• YOUR INSTRUCTIONS: Would you quote the material below in full and unchanged?

·····

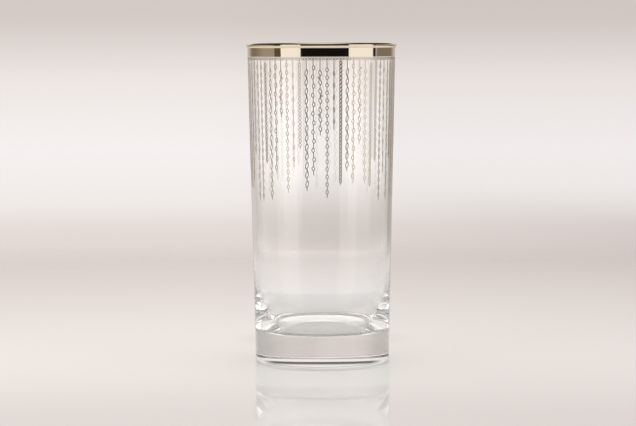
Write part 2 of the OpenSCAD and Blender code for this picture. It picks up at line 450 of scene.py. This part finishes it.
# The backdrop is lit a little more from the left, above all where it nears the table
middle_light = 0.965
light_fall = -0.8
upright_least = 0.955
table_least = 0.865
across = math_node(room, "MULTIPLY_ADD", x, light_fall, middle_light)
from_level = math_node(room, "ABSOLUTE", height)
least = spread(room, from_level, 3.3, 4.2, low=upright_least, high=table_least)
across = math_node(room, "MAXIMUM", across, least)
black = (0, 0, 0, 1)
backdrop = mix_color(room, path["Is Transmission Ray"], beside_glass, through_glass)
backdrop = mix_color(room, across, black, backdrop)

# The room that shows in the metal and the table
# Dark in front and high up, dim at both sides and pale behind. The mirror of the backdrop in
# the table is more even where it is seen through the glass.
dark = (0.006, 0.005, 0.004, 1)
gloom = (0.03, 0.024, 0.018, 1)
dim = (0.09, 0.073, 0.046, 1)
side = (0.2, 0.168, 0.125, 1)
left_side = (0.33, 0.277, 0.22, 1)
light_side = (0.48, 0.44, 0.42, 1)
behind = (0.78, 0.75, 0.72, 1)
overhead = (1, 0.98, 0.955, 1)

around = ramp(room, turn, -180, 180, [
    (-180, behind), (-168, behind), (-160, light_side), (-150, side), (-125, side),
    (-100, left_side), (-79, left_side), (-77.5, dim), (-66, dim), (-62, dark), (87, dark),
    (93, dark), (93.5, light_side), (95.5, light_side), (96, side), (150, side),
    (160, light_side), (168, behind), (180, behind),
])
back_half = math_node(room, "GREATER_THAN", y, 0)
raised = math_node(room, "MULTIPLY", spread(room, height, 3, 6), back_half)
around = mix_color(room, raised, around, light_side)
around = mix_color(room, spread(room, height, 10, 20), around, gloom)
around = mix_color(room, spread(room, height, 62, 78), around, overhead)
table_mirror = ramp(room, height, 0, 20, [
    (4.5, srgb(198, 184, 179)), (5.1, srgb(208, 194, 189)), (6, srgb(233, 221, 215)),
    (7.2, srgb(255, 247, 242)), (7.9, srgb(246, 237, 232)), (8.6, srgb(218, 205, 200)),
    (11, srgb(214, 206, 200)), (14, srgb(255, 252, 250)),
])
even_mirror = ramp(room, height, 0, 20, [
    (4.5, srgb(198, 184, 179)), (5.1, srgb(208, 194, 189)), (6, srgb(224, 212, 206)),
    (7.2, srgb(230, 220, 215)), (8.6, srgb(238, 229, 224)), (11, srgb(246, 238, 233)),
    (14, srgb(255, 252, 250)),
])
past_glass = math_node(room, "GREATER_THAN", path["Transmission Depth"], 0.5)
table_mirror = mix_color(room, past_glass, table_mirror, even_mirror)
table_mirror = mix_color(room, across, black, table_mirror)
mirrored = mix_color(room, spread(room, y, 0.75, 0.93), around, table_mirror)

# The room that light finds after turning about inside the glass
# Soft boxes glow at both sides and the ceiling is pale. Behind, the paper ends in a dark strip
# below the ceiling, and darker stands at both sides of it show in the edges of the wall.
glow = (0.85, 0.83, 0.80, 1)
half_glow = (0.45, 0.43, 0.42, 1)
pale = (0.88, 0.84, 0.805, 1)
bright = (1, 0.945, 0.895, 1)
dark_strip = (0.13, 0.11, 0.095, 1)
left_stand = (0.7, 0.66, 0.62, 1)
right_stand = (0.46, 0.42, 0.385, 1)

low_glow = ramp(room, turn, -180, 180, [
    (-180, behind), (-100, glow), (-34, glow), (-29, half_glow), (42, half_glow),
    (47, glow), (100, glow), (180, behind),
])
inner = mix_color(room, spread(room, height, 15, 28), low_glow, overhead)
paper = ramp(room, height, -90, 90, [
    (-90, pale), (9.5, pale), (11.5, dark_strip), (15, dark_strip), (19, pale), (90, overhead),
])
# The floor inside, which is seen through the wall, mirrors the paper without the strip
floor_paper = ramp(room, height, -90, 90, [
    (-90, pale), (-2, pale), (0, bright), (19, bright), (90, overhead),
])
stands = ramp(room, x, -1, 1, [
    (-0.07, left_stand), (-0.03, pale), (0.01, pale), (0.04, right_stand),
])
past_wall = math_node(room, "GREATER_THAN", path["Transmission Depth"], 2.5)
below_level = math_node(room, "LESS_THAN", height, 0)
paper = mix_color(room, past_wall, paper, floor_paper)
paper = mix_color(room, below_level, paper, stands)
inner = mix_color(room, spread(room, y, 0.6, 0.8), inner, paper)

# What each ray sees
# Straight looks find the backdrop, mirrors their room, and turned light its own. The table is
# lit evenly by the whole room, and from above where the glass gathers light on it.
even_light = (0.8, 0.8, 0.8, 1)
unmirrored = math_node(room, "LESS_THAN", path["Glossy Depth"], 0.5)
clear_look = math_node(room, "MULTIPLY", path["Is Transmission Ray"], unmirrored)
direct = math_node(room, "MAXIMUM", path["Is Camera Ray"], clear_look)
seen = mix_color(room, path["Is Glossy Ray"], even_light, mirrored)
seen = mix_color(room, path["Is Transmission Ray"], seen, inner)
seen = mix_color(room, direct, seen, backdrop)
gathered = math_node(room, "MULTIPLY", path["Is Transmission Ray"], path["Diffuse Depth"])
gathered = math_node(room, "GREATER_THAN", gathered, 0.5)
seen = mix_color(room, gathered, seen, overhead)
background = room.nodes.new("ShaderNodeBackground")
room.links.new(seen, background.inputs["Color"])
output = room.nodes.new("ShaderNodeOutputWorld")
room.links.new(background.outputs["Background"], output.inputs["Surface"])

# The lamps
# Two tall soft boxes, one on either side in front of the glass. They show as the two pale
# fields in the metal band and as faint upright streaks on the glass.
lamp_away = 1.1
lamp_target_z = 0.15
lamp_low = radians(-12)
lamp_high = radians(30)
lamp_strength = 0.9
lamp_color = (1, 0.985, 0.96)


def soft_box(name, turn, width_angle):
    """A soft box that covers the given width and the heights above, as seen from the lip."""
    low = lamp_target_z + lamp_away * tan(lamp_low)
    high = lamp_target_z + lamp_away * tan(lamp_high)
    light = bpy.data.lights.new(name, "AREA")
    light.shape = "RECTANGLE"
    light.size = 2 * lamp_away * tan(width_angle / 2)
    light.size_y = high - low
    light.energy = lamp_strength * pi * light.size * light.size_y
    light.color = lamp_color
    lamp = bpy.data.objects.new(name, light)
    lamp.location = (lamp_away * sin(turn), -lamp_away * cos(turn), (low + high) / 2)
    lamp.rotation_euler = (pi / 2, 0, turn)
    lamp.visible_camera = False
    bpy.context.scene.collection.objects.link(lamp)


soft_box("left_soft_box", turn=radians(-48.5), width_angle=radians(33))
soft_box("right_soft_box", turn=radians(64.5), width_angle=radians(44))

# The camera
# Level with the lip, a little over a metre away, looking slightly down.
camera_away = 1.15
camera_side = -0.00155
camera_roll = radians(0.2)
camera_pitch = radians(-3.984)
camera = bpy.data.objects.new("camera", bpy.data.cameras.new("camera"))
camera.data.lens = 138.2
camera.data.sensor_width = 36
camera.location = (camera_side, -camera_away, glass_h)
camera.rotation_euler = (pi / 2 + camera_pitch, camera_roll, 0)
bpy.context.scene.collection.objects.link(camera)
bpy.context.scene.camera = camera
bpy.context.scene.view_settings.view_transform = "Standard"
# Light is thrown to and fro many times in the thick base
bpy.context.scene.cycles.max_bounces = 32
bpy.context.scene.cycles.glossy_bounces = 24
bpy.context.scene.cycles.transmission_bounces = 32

·····

• PROBLEM SOLUTION:
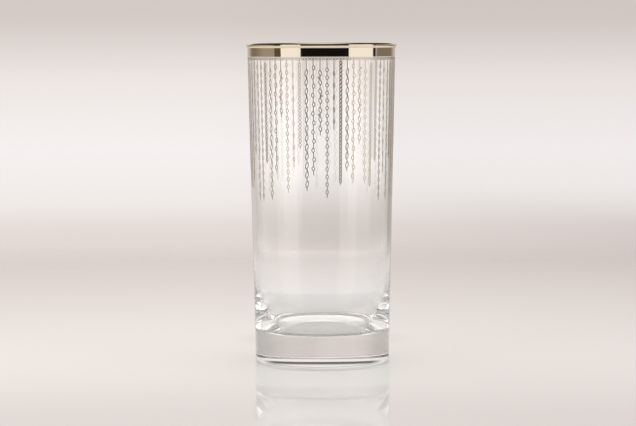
Write part 2 of the OpenSCAD and Blender code for this picture. It picks up at line 450 of scene.py. This part finishes it.
# The backdrop is lit a little more from the left, above all where it nears the table
middle_light = 0.965
light_fall = -0.8
upright_least = 0.955
table_least = 0.865
across = math_node(room, "MULTIPLY_ADD", x, light_fall, middle_light)
from_level = math_node(room, "ABSOLUTE", height)
least = spread(room, from_level, 3.3, 4.2, low=upright_least, high=table_least)
across = math_node(room, "MAXIMUM", across, least)
black = (0, 0, 0, 1)
backdrop = mix_color(room, path["Is Transmission Ray"], beside_glass, through_glass)
backdrop = mix_color(room, across, black, backdrop)

# The room that shows in the metal and the table
# Dark in front and high up, dim at both sides and pale behind. The mirror of the backdrop in
# the table is more even where it is seen through the glass.
dark = (0.006, 0.005, 0.004, 1)
gloom = (0.03, 0.024, 0.018, 1)
dim = (0.09, 0.073, 0.046, 1)
side = (0.2, 0.168, 0.125, 1)
left_side = (0.33, 0.277, 0.22, 1)
light_side = (0.48, 0.44, 0.42, 1)
behind = (0.78, 0.75, 0.72, 1)
overhead = (1, 0.98, 0.955, 1)

around = ramp(room, turn, -180, 180, [
    (-180, behind), (-168, behind), (-160, light_side), (-150, side), (-125, side),
    (-100, left_side), (-79, left_side), (-77.5, dim), (-66, dim), (-62, dark), (87, dark),
    (93, dark), (93.5, light_side), (95.5, light_side), (96, side), (150, side),
    (160, light_side), (168, behind), (180, behind),
])
back_half = math_node(room, "GREATER_THAN", y, 0)
raised = math_node(room, "MULTIPLY", spread(room, height, 3, 6), back_half)
around = mix_color(room, raised, around, light_side)
around = mix_color(room, spread(room, height, 10, 20), around, gloom)
around = mix_color(room, spread(room, height, 62, 78), around, overhead)
table_mirror = ramp(room, height, 0, 20, [
    (4.5, srgb(198, 184, 179)), (5.1, srgb(208, 194, 189)), (6, srgb(233, 221, 215)),
    (7.2, srgb(255, 247, 242)), (7.9, srgb(246, 237, 232)), (8.6, srgb(218, 205, 200)),
    (11, srgb(214, 206, 200)), (14, srgb(255, 252, 250)),
])
even_mirror = ramp(room, height, 0, 20, [
    (4.5, srgb(198, 184, 179)), (5.1, srgb(208, 194, 189)), (6, srgb(224, 212, 206)),
    (7.2, srgb(230, 220, 215)), (8.6, srgb(238, 229, 224)), (11, srgb(246, 238, 233)),
    (14, srgb(255, 252, 250)),
])
past_glass = math_node(room, "GREATER_THAN", path["Transmission Depth"], 0.5)
table_mirror = mix_color(room, past_glass, table_mirror, even_mirror)
table_mirror = mix_color(room, across, black, table_mirror)
mirrored = mix_color(room, spread(room, y, 0.75, 0.93), around, table_mirror)

# The room that light finds after turning about inside the glass
# Soft boxes glow at both sides and the ceiling is pale. Behind, the paper ends in a dark strip
# below the ceiling, and darker stands at both sides of it show in the edges of the wall.
glow = (0.85, 0.83, 0.80, 1)
half_glow = (0.45, 0.43, 0.42, 1)
pale = (0.88, 0.84, 0.805, 1)
bright = (1, 0.945, 0.895, 1)
dark_strip = (0.13, 0.11, 0.095, 1)
left_stand = (0.7, 0.66, 0.62, 1)
right_stand = (0.46, 0.42, 0.385, 1)

low_glow = ramp(room, turn, -180, 180, [
    (-180, behind), (-100, glow), (-34, glow), (-29, half_glow), (42, half_glow),
    (47, glow), (100, glow), (180, behind),
])
inner = mix_color(room, spread(room, height, 15, 28), low_glow, overhead)
paper = ramp(room, height, -90, 90, [
    (-90, pale), (9.5, pale), (11.5, dark_strip), (15, dark_strip), (19, pale), (90, overhead),
])
# The floor inside, which is seen through the wall, mirrors the paper without the strip
floor_paper = ramp(room, height, -90, 90, [
    (-90, pale), (-2, pale), (0, bright), (19, bright), (90, overhead),
])
stands = ramp(room, x, -1, 1, [
    (-0.07, left_stand), (-0.03, pale), (0.01, pale), (0.04, right_stand),
])
past_wall = math_node(room, "GREATER_THAN", path["Transmission Depth"], 2.5)
below_level = math_node(room, "LESS_THAN", height, 0)
paper = mix_color(room, past_wall, paper, floor_paper)
paper = mix_color(room, below_level, paper, stands)
inner = mix_color(room, spread(room, y, 0.6, 0.8), inner, paper)

# What each ray sees
# Straight looks find the backdrop, mirrors their room, and turned light its own. The table is
# lit evenly by the whole room, and from above where the glass gathers light on it.
even_light = (0.8, 0.8, 0.8, 1)
unmirrored = math_node(room, "LESS_THAN", path["Glossy Depth"], 0.5)
clear_look = math_node(room, "MULTIPLY", path["Is Transmission Ray"], unmirrored)
direct = math_node(room, "MAXIMUM", path["Is Camera Ray"], clear_look)
seen = mix_color(room, path["Is Glossy Ray"], even_light, mirrored)
seen = mix_color(room, path["Is Transmission Ray"], seen, inner)
seen = mix_color(room, direct, seen, backdrop)
gathered = math_node(room, "MULTIPLY", path["Is Transmission Ray"], path["Diffuse Depth"])
gathered = math_node(room, "GREATER_THAN", gathered, 0.5)
seen = mix_color(room, gathered, seen, overhead)
background = room.nodes.new("ShaderNodeBackground")
room.links.new(seen, background.inputs["Color"])
output = room.nodes.new("ShaderNodeOutputWorld")
room.links.new(background.outputs["Background"], output.inputs["Surface"])

# The lamps
# Two tall soft boxes, one on either side in front of the glass. They show as the two pale
# fields in the metal band and as faint upright streaks on the glass.
lamp_away = 1.1
lamp_target_z = 0.15
lamp_low = radians(-12)
lamp_high = radians(30)
lamp_strength = 0.9
lamp_color = (1, 0.985, 0.96)


def soft_box(name, turn, width_angle):
    """A soft box that covers the given width and the heights above, as seen from the lip."""
    low = lamp_target_z + lamp_away * tan(lamp_low)
    high = lamp_target_z + lamp_away * tan(lamp_high)
    light = bpy.data.lights.new(name, "AREA")
    light.shape = "RECTANGLE"
    light.size = 2 * lamp_away * tan(width_angle / 2)
    light.size_y = high - low
    light.energy = lamp_strength * pi * light.size * light.size_y
    light.color = lamp_color
    lamp = bpy.data.objects.new(name, light)
    lamp.location = (lamp_away * sin(turn), -lamp_away * cos(turn), (low + high) / 2)
    lamp.rotation_euler = (pi / 2, 0, turn)
    lamp.visible_camera = False
    bpy.context.scene.collection.objects.link(lamp)


soft_box("left_soft_box", turn=radians(-48.5), width_angle=radians(33))
soft_box("right_soft_box", turn=radians(64.5), width_angle=radians(44))

# The camera
# Level with the lip, a little over a metre away, looking slightly down.
camera_away = 1.15
camera_side = -0.00155
camera_roll = radians(0.2)
camera_pitch = radians(-3.984)
camera = bpy.data.objects.new("camera", bpy.data.cameras.new("camera"))
camera.data.lens = 138.2
camera.data.sensor_width = 36
camera.location = (camera_side, -camera_away, glass_h)
camera.rotation_euler = (pi / 2 + camera_pitch, camera_roll, 0)
bpy.context.scene.collection.objects.link(camera)
bpy.context.scene.camera = camera
bpy.context.scene.view_settings.view_transform = "Standard"
# Light is thrown to and fro many times in the thick base
bpy.context.scene.cycles.max_bounces = 32
bpy.context.scene.cycles.glossy_bounces = 24
bpy.context.scene.cycles.transmission_bounces = 32